Ankara’s largest and most controversial reptilian resident was removed from public view this week on the instructions of the city’s new mayor Mustafa Tuna. A large dinosaur statue which had stood at a main road intersection in the Turkish capital since 2015 was quietly taken from its usual spot and placed into storage on Monday.
The disappearance of the prehistoric predator comes as part of Mr Tuna’s efforts to remove unusual symbols of the tenure of his colourful predecessor Melih Gökçek who served five consecutive terms in the role since 1994.
The dinosaur was brought in to promote Gökçek’s AnkaPark amusement park initiative, which he referred to as a “prestige project.” The former mayor erected several dinosaur statues as part of plans for the park, reportedly costing around 9 million Turkish Lira (about £1,730,000) before a court halted construction, ruling that the park was illegal after the Ankara Chamber of Architects objected.
Gökçek stepped down from his position in late October and is known for such stunts as chewing gum in front of former French President Nicolas Sarkozy, retaliating to similar behaviour from the then French leader when he was in Ankara in 2011.
The businessman turned politician had joined the Justice and Development Party (AKP) in the early 2000s and left his role at the request of party leader and Turkish President Recep Tayyip Erdoğan.
“I am a man of a cause and my cause includes following the orders of the leader,” said Mr Gökçek while resigning, this “cause does not include causing harm for personal gain,” he added.
Gökçek stepped down from office along with five more AKP mayors from cities in Turkey, including Istanbul’s long-serving mayor Kadir Topbaş and others from Bursa, Niğde, Düzce and Balıkesir. These changes come as the AKP starts to prepare for campaigning ahead of local and then presidential elections in 2019.
Analysts believe the party leadership has sought to rout out municipal heads who under-performed during last April’s executive presidency referendum that it believes could be an electoral liability. The Yes campaign which was supported by the AKP and the Nationalist Action Party (MHP) narrowly lost the vote in Istanbul, Ankara and Balıkesir, and won a tight victory in Bursa.
Mustafa Tuna, Gökçek’s replacement previously served as the mayor of Ankara’s Sincan district and was also a deputy for the capital in the Turkish Parliament. Tuna, 60, is set to introduce significant changes to the municipality. Earlier this month, he announced that 35 bus routes crossing nine of the city’s districts would continue operating on their usual schedules until 2 am and then provide an hourly service until 6 am. “Our aim is to create a city that is live 24 hours, alive and dynamic,” he told a meeting, also saying that local authorities would subsidise operating costs of nearly 300 journeys nightly. This is a notable development as the AKP has traditionally looked unfavourably upon nightlife, introducing legislation in 2013 limiting the sale of alcohol near mosques and schools.
Tuna also has a firm stance on animal rights. Speaking out at a meeting discussing the city’s 2018 budget, he said that selling animals in pet shops “should be regulated through law … It is inhumane. An animal is not a commodity, is not something like a pencil, book, [or a] shoe”.
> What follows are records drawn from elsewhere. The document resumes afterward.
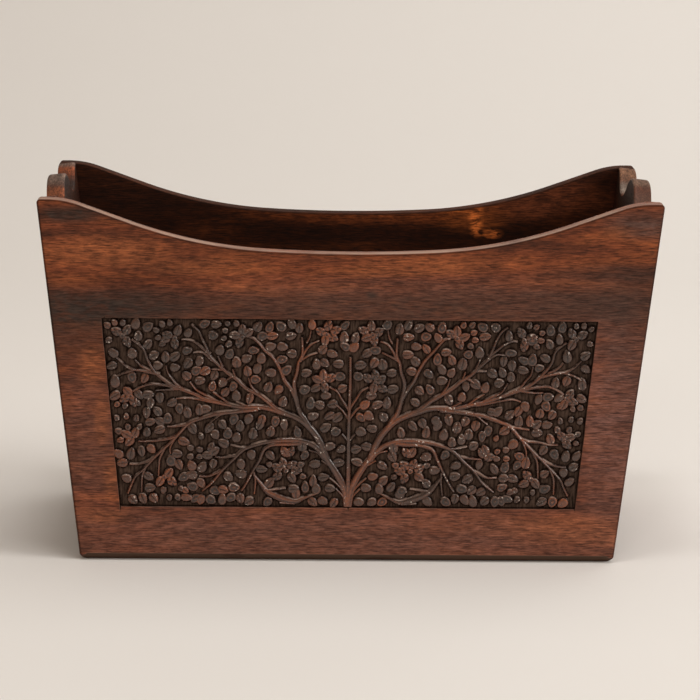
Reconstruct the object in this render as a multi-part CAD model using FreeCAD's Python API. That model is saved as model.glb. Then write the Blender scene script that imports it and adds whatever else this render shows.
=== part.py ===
"""Carved wooden magazine rack.

Two upright long boards, each with a dipped top edge and a sunk carving field, hold two leaning
end boards between them on glued blind dowels. A base board sits in grooves in all four.
X runs along the rack, Y from front to back, Z up; the origin is the middle of the footprint.
All sizes are in millimetres.
"""
import FreeCAD, Part
import math
import os
from FreeCAD import Vector

# Overall sizes
top_width = 406.0            # outside, between the top corners
depth = 170.0                # outside, over the front and back boards
height = 241.7               # floor to the top corners
lean = 6.14                  # outward lean of both ends, in degrees from upright
board = 12.0                 # thickness of the four wall boards

# Dipped top edge of the front and back boards
dip_depth = 34.3             # from the corners down to the lowest point
corner_flat = 7.3            # level stretch at each corner
shoulder_radius = 60.0       # rounding from the level stretch into the slope
dip_slope = 19.7             # steepest slope, in degrees
dip_side_radius = 310.0      # hollow curve at the foot of the slope
dip_floor_slope = 3.2        # slope where the long floor curve meets the side curve, in degrees

# Scalloped top edge of the end boards, measured on their outer faces
shoulder_drop = 0.9          # edge beside the long boards, below the corners
scallop_depth = 14.8         # lowest point of a scallop, below the corners
scallop_run = 31.0           # from a long board's inner face to the lowest point
crown_rise = 2.4             # middle crown, above the corners

# Edge rounding
top_corner_round = 2.6       # outline corners at the top of the long boards
foot_round = 5.0             # outline corners at their foot, outer foot edge of the end boards
scallop_round = 2.0          # outer edge of the scalloped top
face_round = 2.0             # outer face of the long boards, all round
inner_round = 1.5            # inner edge of the scalloped top
foot_chamfer = 4.6           # lower outer edge of the long boards

# Sunk carving field in the outer face of the front and back boards
field_sink = 3.0
field_foot = 37.0            # floor to the field's lower edge
field_top_margin = 43.4      # field's upper edge, below the lowest point of the dip
field_side_margin_top = 33.0
field_side_margin_foot = 30.5

# Base board and its grooves
base_lift = 12.0             # floor to the underside
base_thickness = 9.0
groove_depth = 4.0
groove_clearance = 0.2       # above the base board and past its edges

# Blind dowels between the long boards and the end boards
dowel_diameter = 6.0
dowel_length = 28.0
dowel_clearance = 0.05       # radial
dowel_end_gap = 0.5          # glue space at each end
dowel_in_long_board = 8.0    # how far a dowel enters the front or back board
dowels_per_joint = 3
lowest_dowel = 38.0          # height of the lowest dowel
highest_dowel_drop = 46.0    # highest dowel, below the corners

# Worked out from the sizes above
top_half = top_width / 2
lean_angle = math.radians(lean)
foot_half = top_half - height * math.tan(lean_angle)
outer_y = depth / 2
inner_y = outer_y - board
dip_height = height - dip_depth
base_top = base_lift + base_thickness


def outer_x(z):
    """Half the outside width at height z."""
    return foot_half + z * math.tan(lean_angle)


def inner_x(z):
    """Half the inside width at height z."""
    return outer_x(z) - board / math.cos(lean_angle)


def arc_from(start, radius, from_angle, to_angle):
    """An arc in the XZ plane and its end, for a path whose slope goes between two angles."""
    bend = math.copysign(radius, to_angle - from_angle)

    def at(angle):
        run = bend * (math.sin(angle) - math.sin(from_angle))
        rise = bend * (math.cos(from_angle) - math.cos(angle))
        return start + Vector(run, 0, rise)

    end = at(to_angle)
    return Part.Arc(start, at((from_angle + to_angle) / 2), end).toShape(), end


def mirrored(shape):
    """The same shape on the other side of the rack's middle plane across X."""
    return shape.mirror(Vector(0, 0, 0), Vector(1, 0, 0))


def dip_half():
    """The right half of the dipped edge, from the middle to the corner's level stretch."""
    slope = math.radians(dip_slope)
    floor_slope = math.radians(dip_floor_slope)
    curved_rise = dip_side_radius * (math.cos(floor_slope) - math.cos(slope))
    curved_rise += shoulder_radius * (1 - math.cos(slope))
    curved_run = dip_side_radius * (math.sin(slope) - math.sin(floor_slope))
    curved_run += shoulder_radius * math.sin(slope)
    run_left = top_half - corner_flat - curved_run
    rise_left = dip_depth - curved_rise
    floor_gain = math.tan(floor_slope / 2)
    floor_half = (run_left * math.tan(slope) - rise_left) / (math.tan(slope) - floor_gain)
    floor_radius = floor_half / math.sin(floor_slope)
    straight = (run_left - floor_half) / math.cos(slope)

    floor_curve, at = arc_from(Vector(0, 0, dip_height), floor_radius, 0, floor_slope)
    side_curve, at = arc_from(at, dip_side_radius, floor_slope, slope)
    slope_end = at + Vector(math.cos(slope), 0, math.sin(slope)) * straight
    slope_line = Part.LineSegment(at, slope_end).toShape()
    shoulder, at = arc_from(slope_end, shoulder_radius, slope, 0)
    return [floor_curve, side_curve, slope_line, shoulder], at


def long_board():
    """The front board: outline, eased edges, foot chamfer, carving field, groove and dowel holes."""
    dip_edges, dip_end = dip_half()
    foot_corner = Vector(foot_half, 0, 0)
    top_corner = Vector(top_half, 0, height)
    right_side = [
        Part.LineSegment(foot_corner, top_corner).toShape(),
        Part.LineSegment(top_corner, dip_end).toShape(),
    ] + dip_edges
    bottom = Part.LineSegment(Vector(-foot_half, 0, 0), foot_corner).toShape()
    outline = [bottom] + right_side + [mirrored(edge) for edge in right_side]
    face = Part.Face(Part.Wire(Part.__sortEdges__(outline)))
    solid = face.extrude(Vector(0, board, 0))
    solid.translate(Vector(0, -outer_y, 0))

    solid = solid.makeFillet(foot_round, corner_edges(solid, foot_half))
    solid = solid.makeFillet(top_corner_round, corner_edges(solid, top_half))
    rim = [edge for edge in solid.Edges if all(abs(v.Y + outer_y) < 0.01 for v in edge.Vertexes)]
    solid = solid.makeFillet(face_round, rim)
    solid = solid.cut(foot_wedge())
    solid = solid.cut(carving_field())
    solid = solid.cut(base_space())
    for hole in dowel_set(dowel_diameter / 2 + dowel_clearance, dowel_end_gap):
        solid = solid.cut(hole)
    return solid.removeSplitter()


def corner_edges(solid, half):
    """The two edges through the board's thickness at its outline corners that far from the middle."""
    found = []
    for edge in solid.Edges:
        first, last = edge.Vertexes[0].Point, edge.Vertexes[-1].Point
        through = abs(abs(first.y - last.y) - board) < 0.01
        if through and abs(abs(first.x) - half) < 0.01:
            found.append(edge)
    return found


def foot_wedge():
    """What the chamfer takes off the lower outer edge."""
    corners = [
        Vector(-top_half, -outer_y, 0),
        Vector(-top_half, -outer_y, foot_chamfer),
        Vector(-top_half, -outer_y + foot_chamfer, 0),
    ]
    face = Part.Face(Part.makePolygon(corners + corners[:1]))
    return face.extrude(Vector(top_width, 0, 0))


def carving_field():
    """The sunk field that the vine is carved in."""
    field_top = dip_height - field_top_margin
    half_top = outer_x(field_top) - field_side_margin_top
    half_foot = outer_x(field_foot) - field_side_margin_foot
    corners = [
        Vector(-half_foot, -outer_y, field_foot),
        Vector(half_foot, -outer_y, field_foot),
        Vector(half_top, -outer_y, field_top),
        Vector(-half_top, -outer_y, field_top),
    ]
    face = Part.Face(Part.makePolygon(corners + corners[:1]))
    return face.extrude(Vector(0, field_sink, 0))


def base_block(clearance):
    """The base board, or with a clearance the space its grooves leave for it."""
    half_x = inner_x(base_top) + groove_depth + clearance
    half_y = inner_y + groove_depth + clearance
    corner = Vector(-half_x, -half_y, base_lift)
    return Part.makeBox(2 * half_x, 2 * half_y, base_thickness + clearance, corner)


def base_space():
    return base_block(groove_clearance)


def dowel_set(radius, end_gap):
    """The dowels of the front board's two joints, as solids of the given radius."""
    dowels = []
    start_y = -inner_y - dowel_in_long_board - end_gap
    length = dowel_length + 2 * end_gap
    step = (height - highest_dowel_drop - lowest_dowel) / (dowels_per_joint - 1)
    for number in range(dowels_per_joint):
        z = lowest_dowel + number * step
        x = (outer_x(z) + inner_x(z)) / 2
        for side in (-1, 1):
            foot = Vector(side * x, start_y, z)
            dowels.append(Part.makeCylinder(radius, length, foot, Vector(0, 1, 0)))
    return dowels


def scallop_edges():
    """The wavy top edge of an end board, upright, from front to back on its outer face."""
    stretch = 1 / math.cos(lean_angle)
    shoulder_s = (height - shoulder_drop) * stretch
    valley_s = (height - scallop_depth) * stretch
    crown_s = (height + crown_rise) * stretch
    valley_y = inner_y - scallop_run

    def wave(y_from, s_from, y_to, s_to):
        """Two equal tangent arcs, level at both ends."""
        run, rise = y_to - y_from, s_to - s_from
        radius = (run * run + rise * rise) / (4 * abs(rise))
        half_turn = math.asin(abs(run) / (2 * radius)) / 2
        out = radius * math.sin(half_turn)
        drop = math.copysign(radius * (1 - math.cos(half_turn)), rise)
        middle = Vector(0, y_from + run / 2, s_from + rise / 2)
        near = Vector(0, y_from + out, s_from + drop)
        far = Vector(0, y_to - out, s_to - drop)
        start, end = Vector(0, y_from, s_from), Vector(0, y_to, s_to)
        return [Part.Arc(start, near, middle).toShape(), Part.Arc(middle, far, end).toShape()]

    edges = wave(-inner_y, shoulder_s, -valley_y, valley_s)
    edges += wave(-valley_y, valley_s, 0, crown_s)
    edges += wave(0, crown_s, valley_y, valley_s)
    edges += wave(valley_y, valley_s, inner_y, shoulder_s)
    return edges


def end_board():
    """The right end board: cut upright, eased, leaned outward, then trimmed level at the floor."""
    top = scallop_edges()
    below = -board
    first, last = top[0].Vertexes[0].Point, top[-1].Vertexes[-1].Point
    foot_front, foot_back = Vector(0, -inner_y, below), Vector(0, inner_y, below)
    sides = [
        Part.LineSegment(last, foot_back).toShape(),
        Part.LineSegment(foot_back, foot_front).toShape(),
        Part.LineSegment(foot_front, first).toShape(),
    ]
    face = Part.Face(Part.Wire(Part.__sortEdges__(top + sides)))
    solid = face.extrude(Vector(-board, 0, 0))
    solid = solid.makeFillet(scallop_round, wavy_edges(solid, 0))
    solid = solid.makeFillet(inner_round, wavy_edges(solid, -board))

    solid.rotate(Vector(0, 0, 0), Vector(0, 1, 0), lean)
    solid.translate(Vector(foot_half, 0, 0))
    ground = Part.makeBox(top_width, depth, 2 * board, Vector(0, -outer_y, -2 * board))
    solid = solid.cut(ground)
    foot_edge = [edge for edge in solid.Edges if is_outer_foot(edge)]
    solid = solid.makeFillet(foot_round, foot_edge)

    solid = solid.cut(base_space())
    front_holes = dowel_set(dowel_diameter / 2 + dowel_clearance, dowel_end_gap)
    for hole in front_holes + [to_back(hole) for hole in front_holes]:
        solid = solid.cut(hole)
    return solid.removeSplitter()


def wavy_edges(solid, x):
    """The curved edges of the scalloped top that lie on the face at x."""
    return [
        edge
        for edge in solid.Edges
        if isinstance(edge.Curve, Part.Circle) and all(abs(v.X - x) < 0.01 for v in edge.Vertexes)
    ]


def is_outer_foot(edge):
    points = [vertex.Point for vertex in edge.Vertexes]
    return all(abs(p.z) < 0.01 and abs(p.x - foot_half) < 0.01 for p in points)


def to_back(shape):
    """Turns a front piece half round, so that it becomes the back one."""
    turned = shape.copy()
    turned.rotate(Vector(0, 0, 0), Vector(0, 0, 1), 180)
    return turned


front_board = long_board()
right_end_board = end_board()
front_dowels = Part.makeCompound(dowel_set(dowel_diameter / 2, 0))

nodes = {
    "front_board": front_board,
    "back_board": to_back(front_board),
    "left_end_board": to_back(right_end_board),
    "right_end_board": right_end_board,
    "base_board": base_block(0),
    "front_dowels": front_dowels,
    "back_dowels": to_back(front_dowels),
}

os.makedirs("parts", exist_ok=True)
for name, shape in nodes.items():
    shape.exportStep("parts/" + name + ".step")
    print(name, "solids", len(shape.Solids), "valid", shape.isValid(), "cm3", round(shape.Volume / 1000, 2))
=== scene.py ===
"""Carved wooden magazine rack: five stained boards, with a vine carved into each long side."""
import math
import random

import bmesh
import bpy
import numpy as np
from mathutils import Matrix, Vector


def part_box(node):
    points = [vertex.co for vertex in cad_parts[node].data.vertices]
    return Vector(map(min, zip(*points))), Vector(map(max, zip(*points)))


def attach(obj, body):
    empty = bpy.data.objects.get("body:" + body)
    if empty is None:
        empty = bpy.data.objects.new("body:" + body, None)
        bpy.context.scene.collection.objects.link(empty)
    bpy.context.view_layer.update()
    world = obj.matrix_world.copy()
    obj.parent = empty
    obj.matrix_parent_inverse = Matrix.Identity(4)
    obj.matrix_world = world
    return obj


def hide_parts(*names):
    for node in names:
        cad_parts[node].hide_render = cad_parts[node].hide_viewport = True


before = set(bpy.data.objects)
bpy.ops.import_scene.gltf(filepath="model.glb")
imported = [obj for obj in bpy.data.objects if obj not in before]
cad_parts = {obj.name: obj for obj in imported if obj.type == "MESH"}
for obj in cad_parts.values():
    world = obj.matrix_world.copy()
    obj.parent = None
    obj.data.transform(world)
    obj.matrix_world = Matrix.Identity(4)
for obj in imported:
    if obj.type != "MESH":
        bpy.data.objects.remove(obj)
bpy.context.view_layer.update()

mm = 0.001

# ------------------------------------------------------------------ Base board
# A flat hardwood board that the magazines stand on. It is darker than the outside and
# sits in a groove cut round the inside of all four walls, so only its top shows.


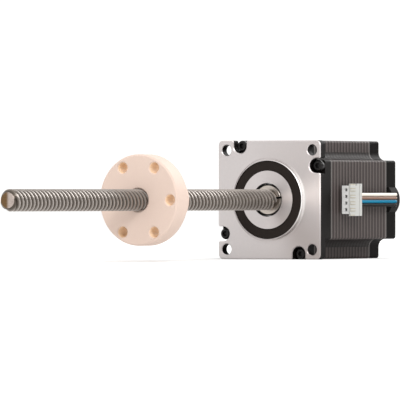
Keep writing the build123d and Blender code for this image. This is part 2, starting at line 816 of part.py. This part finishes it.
# Plug housing: block with a wider cover plate on its outer side
with BuildPart() as plug_housing:
    plug_mid_x = plug_front_x - plug_length / 2
    with Locations((plug_mid_x, plug_mid_y, 0)):
        Box(plug_length, plug_thickness, plug_height)
    plate_length = plug_length - plate_setback
    plate_mid_y = plug_face_y - plate_thickness / 2
    with Locations((plug_rear_x + plate_length / 2, plate_mid_y, 0)):
        Box(plate_length, plate_thickness, plate_height)
    with Locations((plate_notch_x, plate_mid_y, plate_height / 2)):
        Box(plate_notch_width, plate_thickness, 2 * plate_notch_depth, mode=Mode.SUBTRACT)
    with Locations((plug_rear_x + plug_groove_from_rear, plug_face_y, 0)):
        Box(plug_groove_width, 2 * plug_groove_depth, plate_height, mode=Mode.SUBTRACT)
    with Locations((plug_rear_x + rear_hollow_length / 2, plug_mid_y, 0)):
        Box(rear_hollow_length, rear_hollow_width, rear_hollow_height, mode=Mode.SUBTRACT)
    for number in range(len(wire_names)):
        contact_z = (number - wires_middle) * contact_pitch
        with Locations((plug_mid_x, plug_mid_y, contact_z)):
            Box(plug_length, contact_hole_width, contact_hole_height, mode=Mode.SUBTRACT)
        rib_mid_x = plug_front_x - plate_setback - rib_length / 2
        with Locations((rib_mid_x, plug_face_y + rib_height / 2, contact_z)):
            Box(rib_length, rib_height, rib_width)
plug_housing.part.label = "plug_housing"
export_step(plug_housing.part, "parts/plug_housing.step")


# Contacts: four square sleeves inside the plug
with BuildPart() as plug_contacts:
    contact_front_x = plug_front_x - contact_setback
    sleeve_length = contact_front_x - contact_rear_x
    sleeve_mid_x = (contact_front_x + contact_rear_x) / 2
    sleeve_width = contact_hole_width - 2 * contact_gap
    sleeve_height = contact_hole_height - 2 * contact_gap
    for number in range(len(wire_names)):
        with Locations((sleeve_mid_x, plug_mid_y, (number - wires_middle) * contact_pitch)):
            Box(sleeve_length, sleeve_width, sleeve_height)
            Box(
                sleeve_length,
                sleeve_width - 2 * contact_wall,
                sleeve_height - 2 * contact_wall,
                mode=Mode.SUBTRACT,
            )
plug_contacts.part.label = "plug_contacts"
export_step(plug_contacts.part, "parts/plug_contacts.step")
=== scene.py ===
import json
import math

import bpy
from mathutils import Matrix, Vector


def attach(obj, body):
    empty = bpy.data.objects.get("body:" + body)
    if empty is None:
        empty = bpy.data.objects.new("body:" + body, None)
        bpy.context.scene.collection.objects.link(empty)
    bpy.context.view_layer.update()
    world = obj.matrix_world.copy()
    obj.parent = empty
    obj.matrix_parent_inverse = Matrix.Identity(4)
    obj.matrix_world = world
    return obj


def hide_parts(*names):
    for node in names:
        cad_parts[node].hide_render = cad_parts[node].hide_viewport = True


MM = 0.001

# Camera, fitted to the photo's flange, bolt holes, screw edges and thread crests: angles in
# degrees, distances in metres
CAMERA_AZIMUTH = 121.49
CAMERA_ELEVATION = 0.065
CAMERA_DISTANCE = 2.7671
CAMERA_CLIP_END = 50.0
LENS_PX = 5828.2
PICTURE_PX = 400
SENSOR_MM = 36.0
ORIGIN_PX = (269.0, 199.8)

# Brightness of the room round the object, of its ceiling, of the wall that the flange mirrors,
# and of the paper behind the object. Each of them brightens from its edge to its full level
# between two cosines of the angle from its middle.
ROOM_LEVEL = 0.42
CEILING_LEVEL = 1.38
SIDE_WALL_LEVEL = 1.05
BACKDROP_LEVEL = 1.12
WALL_EDGE_COSINE = 0.2
WALL_FULL_COSINE = 0.8
ROOM_COLOUR = (1.0, 0.995, 0.985, 1.0)
FLOOR_SIZE = 40.0

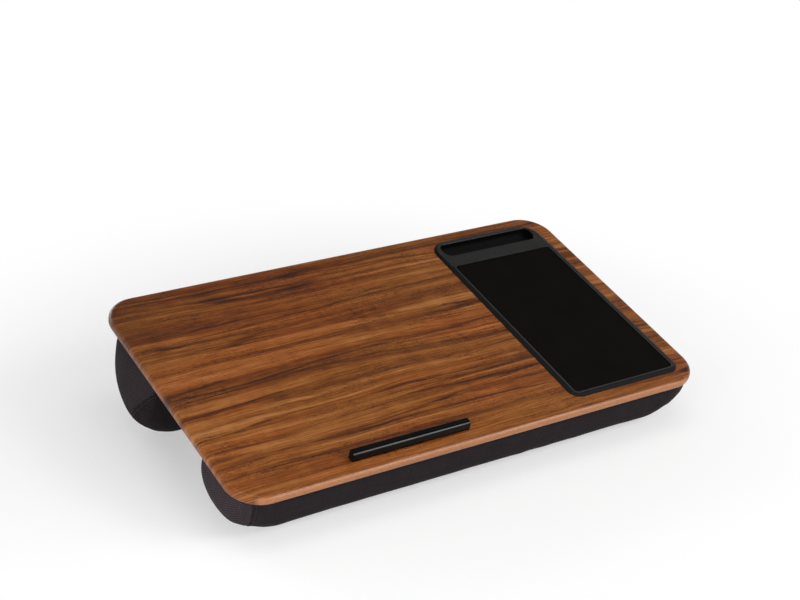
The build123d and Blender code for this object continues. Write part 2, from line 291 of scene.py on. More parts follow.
# %% Floor
REACH = 6.0
floor_mesh = bpy.data.meshes.new("floor")
corners = [(-REACH, -REACH, 0), (REACH, -REACH, 0), (REACH, REACH, 0), (-REACH, REACH, 0)]
floor_mesh.from_pydata(corners, [], [(0, 1, 2, 3)])
floor = bpy.data.objects.new("floor", floor_mesh)
scene.collection.objects.link(floor)
floor_paint, g, floor_shader = material("floor_paint")
rays = g.node("LightPath").node.outputs
seen = g.math("MAXIMUM", rays["Is Glossy Ray"], rays["Is Transmission Ray"])
seen = g.math("MAXIMUM", rays["Is Camera Ray"], seen)
shade = g.mix(seen, (0.42, 0.42, 0.42), (0.96, 0.96, 0.96))
finish_with(g, floor_shader, Base_Color=shade, Roughness=0.9, Specular_IOR_Level=0.0)
away = g.node("VectorMath", {0: g.node("TexCoord", output=3)}, output=1, operation="LENGTH")
away = g.node("MapRange", {"Value": away, "From Min": 0.24, "From Max": 0.60, "To Min": 0.45},
              interpolation_type="SMOOTHSTEP")
plain = g.node("Emission", {"Color": WHITE, "Strength": 1.0})
both = g.node("MixShader", {0: g.math("MULTIPLY", away, seen), 1: floor_shader.outputs[0], 2: plain})
g.give(floor_paint.node_tree.nodes["Material Output"].inputs["Surface"], both)
floor_mesh.materials.append(floor_paint)
print("a floor that looks near white and throws back less light")

# %% [markdown]
# ## Walnut laminate
#
# The real face is a thin walnut print or veneer, pressed over the board's edge. Its grain runs along
# the board's length. Growth rings give broad bands, pale and dark, that wander by a few millimetres.
# On top of them lie fine streaks, short dark pores and a few dark veins, and large zones are redder
# or paler. On the front and rear edges the same lines carry on round the curve, so the sheet is
# unrolled there. The front edge carries a pale band of painted light along its curve, broken up by
# fine grain noise, and the rear and right edges carry painted shade. The finish is satin, a little
# smoother where the pale wood is.

# %% Walnut figure
walnut_figure, g, _, out = node_group("Walnut figure", [], [("Color", "Color"), ("Height", "Float"),
                                                            ("Dark", "Float")])
parts = board_place(g)
side = g.math("SIGN", parts["Y"])
near_edge = g.step(g.math("ABSOLUTE", parts["Y"]), 100.0, 148.0)
drop = g.math("MULTIPLY", g.math("MULTIPLY", parts["Z"], side), near_edge)
across = g.math("SUBTRACT", parts["Y"], drop)
sheet = g.node("CombineXYZ", {"X": parts["X"], "Y": across, "Z": 0.0})


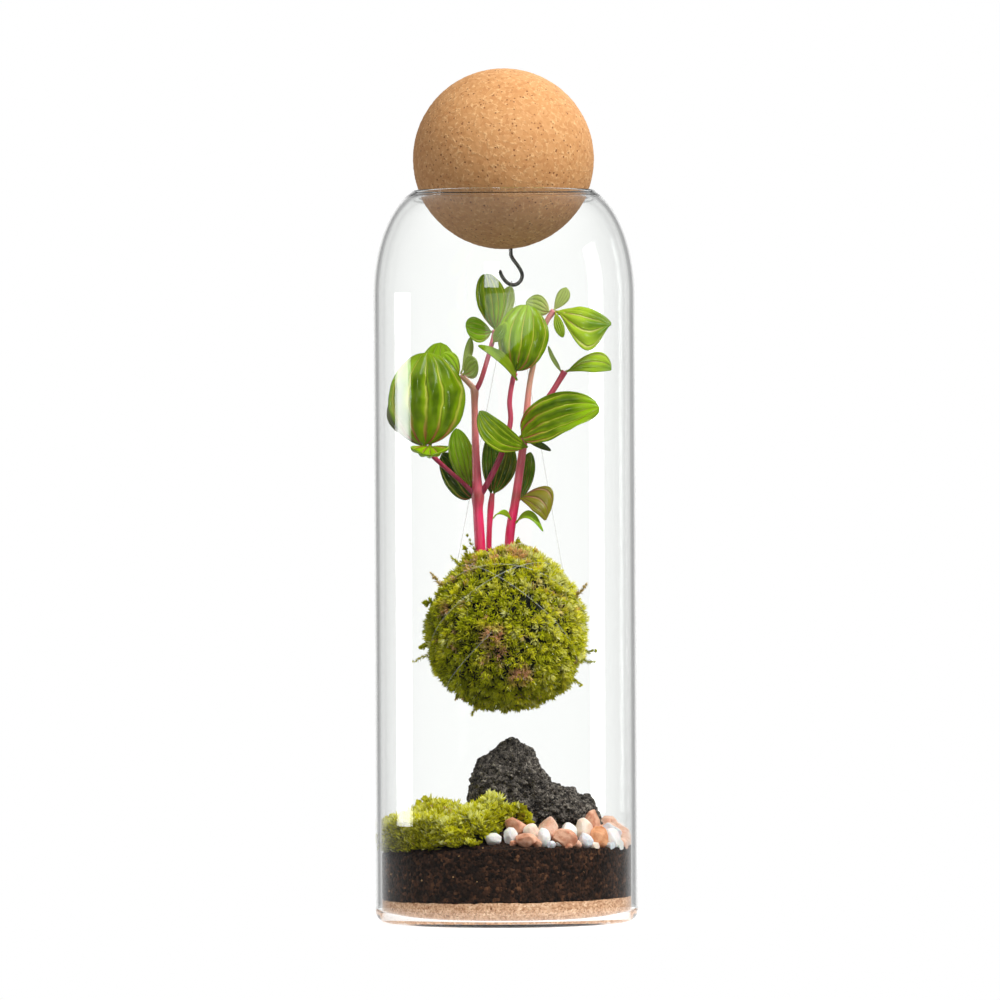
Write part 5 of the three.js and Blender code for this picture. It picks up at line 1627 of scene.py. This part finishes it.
@dataclass
class Cushions(MossBed):
    """The mound of living moss on the left of the soil."""

    slot: str = "cushion_moss"
    node: str = "ground_moss"
    finish: MossShoot = MossShoot(
        "cushion_moss_shoots", ("C0BC10", "E2E01C", "FAF83C", "FFFFB0"), "D8BC80",
    )
    leaflet: float = 3.2
    leaflet_width: float = 0.74
    leaflets: int = 8
    form: GroundForm = GroundForm()
    spacing: float = 1.3
    wall_reach: float = 45.9
    wall_tries: int = 5000
    wall_count: int = 1500
    mounds: tuple[tuple[float, float, float, float], ...] = (
        (-33, -19, 13.5, 10.4), (-22.5, -28.5, 13.5, 11), (-13, -32, 10.5, 11.6),
        (-38, 0, 11.5, 9.8), (-30, 12, 12, 9.4), (-6, -27, 7.5, 12.6), (2.8, -28.6, 5.6, 8.6),
        (-26, -6, 13, 10.6),
    )

    def bodies(self) -> list[tuple[Array, Array]]:
        """The middle and the half axes of each mound."""
        return [
            (np.array([x, y, float(self.form.soil(x, y)) - 1]), np.array([wide, wide, high - 0.6]))
            for x, y, wide, high in self.mounds
        ]

    def inside(self, points: Array, shrink: float) -> Array:
        """Whether each point lies in a mound.

        Args:
            points: the points.
            shrink: the share of each mound's size that counts.

        Returns:
            True for each point inside.
        """
        return np.any([
            (((points - middle) / (radii * shrink)) ** 2).sum(1) < 1
            for middle, radii in self.bodies()
        ], 0)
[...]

The new mayor has also received words of support from Alper Taşdelen, mayor of Ankara’s Çankaya district and a member of the main opposition Republican People’s Party (CHP), who was photographed warmly embracing Tuna. Following criticism for the hug from CHP supporters on Twitter, Taşdelen tweeted “Ankara is fed up of fighting” which he associated with Mr Gökçek’s previous more confrontational stance.
Despite these early indications of positive change however, local officials have also ushered in new restrictions for some of the city’s residents recently. The Ankara Governorate enacted a ban on events by pro-Lesbian, Gay, Bisexual and Transgender (LGBT) rights groups, which started in mid-November.
“Starting from Nov. 18, 2017, considering public sensitivities, any events such as LGBT … cinema, theatre performances, panels, interviews and exhibitions are banned until further notice in our province, in order to provide peace and security,” said a statement from the provincial governor’s office according to Politico Europe.
Officials said the restrictions were enforced on grounds of promoting “public order, prevention of crime, general health and morals” amid concerns that such events might stir up animosity from other sections of society. The move came days after an LGBT film festival organised by the German Embassy and Pink Life Queer Fest was banned.